The five biggest business groups delivered a letter to the presidential office, asking Roh to grant special amnesty to 51 businessmen before the Christmas holiday season. They have been sentenced to jail terms on charges of inflating balance sheets, raising slush funds or other offences.

"We hope the government will grant pardons for businessmen by the end of this year, because it's time to reboot entrepreneurship," reads the letter by the groups, including the Federation of Korean Industries and the Korean Chamber of Commerce and Industry.

Among others, they sought pardons for Jang Jin-Ho, former chairman of Jinro Group, a now-defunct distilled liquor group; Choi Won-Seok, former chairman of Dong-Ah Engineering and Construction, a builder which is being liquidated; and Lim Chang-Wook, an honorary chairman of Daesang Group, a food conglomerate.

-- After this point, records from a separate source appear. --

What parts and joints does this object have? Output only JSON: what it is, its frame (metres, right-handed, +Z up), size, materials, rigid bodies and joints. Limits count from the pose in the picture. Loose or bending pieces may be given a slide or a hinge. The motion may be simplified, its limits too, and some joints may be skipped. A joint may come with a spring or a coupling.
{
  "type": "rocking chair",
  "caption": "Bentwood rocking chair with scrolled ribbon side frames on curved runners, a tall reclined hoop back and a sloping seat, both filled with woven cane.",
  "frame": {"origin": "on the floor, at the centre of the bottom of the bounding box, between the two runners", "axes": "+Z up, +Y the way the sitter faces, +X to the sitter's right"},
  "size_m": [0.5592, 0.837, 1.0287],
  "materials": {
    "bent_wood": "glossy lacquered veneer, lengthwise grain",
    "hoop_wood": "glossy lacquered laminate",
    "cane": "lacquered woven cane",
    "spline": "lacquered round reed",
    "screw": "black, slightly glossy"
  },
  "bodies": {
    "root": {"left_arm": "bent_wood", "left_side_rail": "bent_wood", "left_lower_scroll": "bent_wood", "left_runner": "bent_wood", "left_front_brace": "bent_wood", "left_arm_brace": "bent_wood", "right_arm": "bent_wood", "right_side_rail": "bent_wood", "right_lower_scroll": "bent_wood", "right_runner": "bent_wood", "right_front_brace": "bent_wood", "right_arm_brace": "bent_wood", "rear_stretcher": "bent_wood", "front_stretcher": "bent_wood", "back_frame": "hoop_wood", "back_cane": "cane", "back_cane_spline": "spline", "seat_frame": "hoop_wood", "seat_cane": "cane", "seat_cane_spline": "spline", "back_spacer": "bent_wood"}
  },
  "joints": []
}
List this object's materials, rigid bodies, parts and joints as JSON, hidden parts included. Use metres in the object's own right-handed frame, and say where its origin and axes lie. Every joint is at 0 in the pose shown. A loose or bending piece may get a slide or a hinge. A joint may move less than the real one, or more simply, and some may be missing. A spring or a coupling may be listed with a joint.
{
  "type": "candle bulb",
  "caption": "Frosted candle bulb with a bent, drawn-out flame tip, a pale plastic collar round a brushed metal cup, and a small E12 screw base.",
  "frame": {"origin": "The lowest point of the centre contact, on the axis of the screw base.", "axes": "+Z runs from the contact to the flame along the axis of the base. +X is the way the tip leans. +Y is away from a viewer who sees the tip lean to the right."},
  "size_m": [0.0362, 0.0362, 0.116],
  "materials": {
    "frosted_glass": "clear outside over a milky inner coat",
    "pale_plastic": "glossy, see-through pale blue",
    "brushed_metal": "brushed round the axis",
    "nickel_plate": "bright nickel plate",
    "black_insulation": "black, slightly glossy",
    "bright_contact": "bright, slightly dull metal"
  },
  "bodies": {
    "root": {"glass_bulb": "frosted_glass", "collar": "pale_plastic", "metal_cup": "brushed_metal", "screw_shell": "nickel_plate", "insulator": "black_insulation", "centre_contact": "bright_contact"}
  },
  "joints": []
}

In the wake of the 1997-98 East Asian financial crisis more than a dozen family-run conglomerates, known as chaebol, collapsed under mounting debt after building their empires on risky borrowing.

Daewoo Group founder Kim, 69, has been jailed for eight-and-a-half-years for embezzlement and fraud. Daewoo had debts of 82 billion dollars when it collapsed in 1999 in one of the world's largest corporate failures. The government was forced to spend some 30 trillion won (now 31.7 billion dollars) to rescue it.

The groups also sought a pardon for Park Yong-Sung, a suspended member of the International Olympic Committee. He was a former chairman of Doosan Group, and was convicted early this year of embezzling millions in a family feud over control of the conglomerate.